Even at the level of the entire city the error bars are pretty big. San Francisco is estimated to have 20,298 commute cyclists, +/- 1,108. When you break that down into eight or 10 (or more) racial and ethnic groups, you have to be very cautious of making any firm conclusions.

Matier, being a terrible journalist, doesn’t worry about such things. Not only does he completely ignore the margins of error on the numbers he’s quoting, he sets misleading comparative baselines. One of his factoids is that Whites make up 40% of San Francisco’s resident population but 65% of its bike commuters. Resident population is the wrong baseline to use; the bike commuter population should be compared to the overall commuter population, which is 46% White. Whites are over-represented in the commuter population, probably because they’re more likely to be of working age and to have a job. There’s still probably a statistical significance to the bike commute population being 65% White, but the 40% comparison is misleading.

The article also fails to address spatial disparities. Look at where the bike commuters in SF live:

Map of bike mode share in San Francisco. All of the darkest census tracts are in the center of the city, near downtown.

Excepting the Presido, the areas where San Francisco sees a lot of bike commuting are the areas which are easy to get around on a bike (flat), and close enough to downtown to be worth riding. Cycling rates are very low in the south, west, and east of the city, because riding to downtown from those areas requires a long ride over substantial hills. The fact that those neighborhoods are predominantly people of color (over 80% for most of them), and the fact that bike commute rates are low, is mostly an accident of history.

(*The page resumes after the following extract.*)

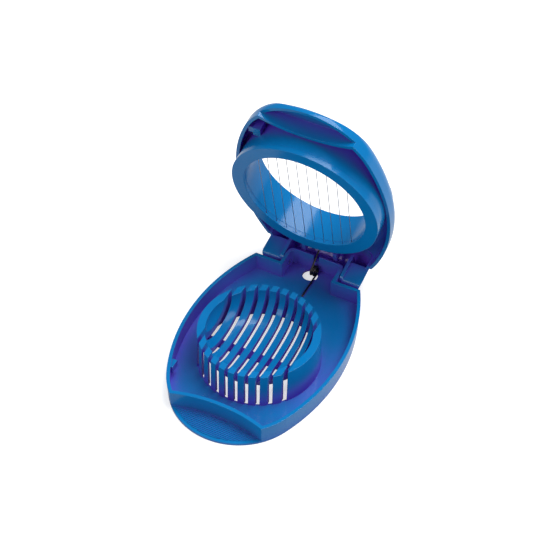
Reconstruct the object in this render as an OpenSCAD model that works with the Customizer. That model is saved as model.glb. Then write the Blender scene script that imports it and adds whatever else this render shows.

Another lovely bit of Matier’s non-data-analysis:

As for age, about 7 out of 10 bike commuters in San Francisco are between 20 and 40 years old, a trend replicated in other Bay Area counties, except for Marin, Napa, Solano and Sonoma, where the lion’s share of bike commuters are in their 50s.

So, this point would be great, except that it doesn’t hold for almost half of the Bay Area. Specifically, the rural counties. A good journalist would wonder what’s going on in Marin and Napa that the bike commuters are older than in San Francisco, and a really good journalist would wonder if there’s also a difference in racial and ethnic makeup of the groups. (Guess what: There is.) Unfortunately we’re dealing with Matier, so we get none of that.

A couple of quotes from Jeffrey Tumlin provide a bit of redemption: Tumlin notes that, “For many neighborhoods, a protected bikeway to downtown is not their highest priority — getting kids safely to school may be more important.” Which may be true. This would be a fine moment to note that we have very little data on non-commute trips, which make up the majority of our transportation environment, and maybe even to speculate that our lack of understanding of the interests of those groups may be contributing to poor policy decisions.

Instead, Matier concludes, “For now, however, the roads are ruled by the bike bros.”

What an ass.

My conclusions:

  • If you are forced to read the SF Comical, skip Phil Matier.
  • U.S. bike advocacy does have a real issue with skewing male and white.
  • U.S. cycling participation really doesn’t skew white, though it does skew male, and it skews white in a few tech-oriented metros.
  • “Error Bar” would be a good name for a data science drinking establishment.
  • Be skeptical of statistical claims, because all of our data sucks.